§ WHAT THIS TASK INVOLVES:
Repeat the whole listing exactly.

━━ STORED DATA ━━

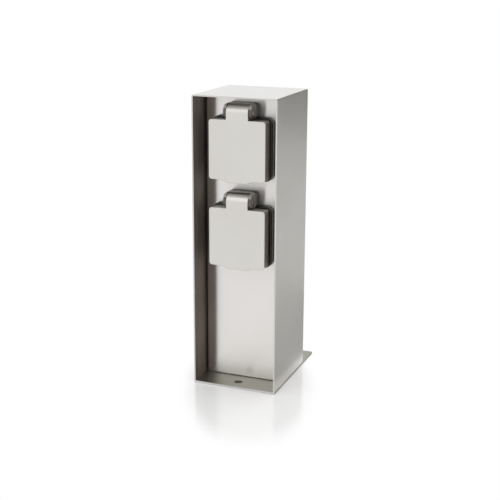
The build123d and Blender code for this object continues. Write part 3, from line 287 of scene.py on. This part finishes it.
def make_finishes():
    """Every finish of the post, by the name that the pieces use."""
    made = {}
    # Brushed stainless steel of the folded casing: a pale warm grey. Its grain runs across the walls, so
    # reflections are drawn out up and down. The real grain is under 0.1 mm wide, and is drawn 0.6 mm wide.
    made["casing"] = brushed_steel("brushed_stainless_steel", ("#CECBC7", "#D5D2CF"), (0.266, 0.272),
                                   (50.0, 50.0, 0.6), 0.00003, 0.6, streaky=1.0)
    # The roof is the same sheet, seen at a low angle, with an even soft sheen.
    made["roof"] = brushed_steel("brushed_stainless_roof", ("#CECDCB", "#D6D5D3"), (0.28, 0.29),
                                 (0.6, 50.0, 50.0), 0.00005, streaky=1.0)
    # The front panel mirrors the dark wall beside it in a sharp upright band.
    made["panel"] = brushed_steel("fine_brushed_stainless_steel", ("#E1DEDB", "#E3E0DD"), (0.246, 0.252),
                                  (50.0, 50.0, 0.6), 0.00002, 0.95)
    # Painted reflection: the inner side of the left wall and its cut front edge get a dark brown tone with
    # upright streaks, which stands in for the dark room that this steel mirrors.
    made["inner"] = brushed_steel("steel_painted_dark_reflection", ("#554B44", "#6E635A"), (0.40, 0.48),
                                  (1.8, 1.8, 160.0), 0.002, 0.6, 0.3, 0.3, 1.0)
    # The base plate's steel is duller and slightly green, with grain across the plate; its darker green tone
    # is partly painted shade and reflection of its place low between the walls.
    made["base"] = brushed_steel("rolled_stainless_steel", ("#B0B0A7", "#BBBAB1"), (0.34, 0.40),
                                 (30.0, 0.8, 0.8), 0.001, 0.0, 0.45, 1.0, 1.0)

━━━

§ RESULT OF THE EXERCISE:
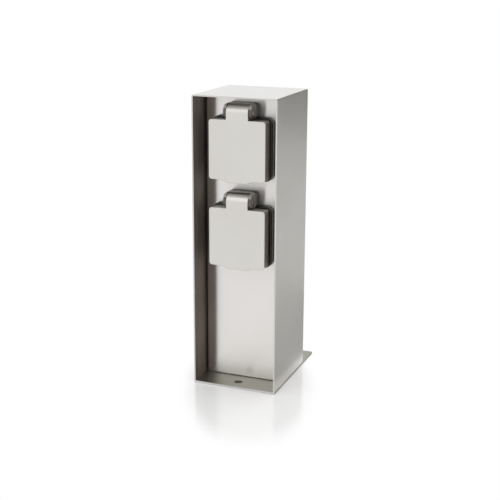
The build123d and Blender code for this object continues. Write part 3, from line 287 of scene.py on. This part finishes it.
def make_finishes():
    """Every finish of the post, by the name that the pieces use."""
    made = {}
    # Brushed stainless steel of the folded casing: a pale warm grey. Its grain runs across the walls, so
    # reflections are drawn out up and down. The real grain is under 0.1 mm wide, and is drawn 0.6 mm wide.
    made["casing"] = brushed_steel("brushed_stainless_steel", ("#CECBC7", "#D5D2CF"), (0.266, 0.272),
                                   (50.0, 50.0, 0.6), 0.00003, 0.6, streaky=1.0)
    # The roof is the same sheet, seen at a low angle, with an even soft sheen.
    made["roof"] = brushed_steel("brushed_stainless_roof", ("#CECDCB", "#D6D5D3"), (0.28, 0.29),
                                 (0.6, 50.0, 50.0), 0.00005, streaky=1.0)
    # The front panel mirrors the dark wall beside it in a sharp upright band.
    made["panel"] = brushed_steel("fine_brushed_stainless_steel", ("#E1DEDB", "#E3E0DD"), (0.246, 0.252),
                                  (50.0, 50.0, 0.6), 0.00002, 0.95)
    # Painted reflection: the inner side of the left wall and its cut front edge get a dark brown tone with
    # upright streaks, which stands in for the dark room that this steel mirrors.
    made["inner"] = brushed_steel("steel_painted_dark_reflection", ("#554B44", "#6E635A"), (0.40, 0.48),
                                  (1.8, 1.8, 160.0), 0.002, 0.6, 0.3, 0.3, 1.0)
    # The base plate's steel is duller and slightly green, with grain across the plate; its darker green tone
    # is partly painted shade and reflection of its place low between the walls.
    made["base"] = brushed_steel("rolled_stainless_steel", ("#B0B0A7", "#BBBAB1"), (0.34, 0.40),
                                 (30.0, 0.8, 0.8), 0.001, 0.0, 0.45, 1.0, 1.0)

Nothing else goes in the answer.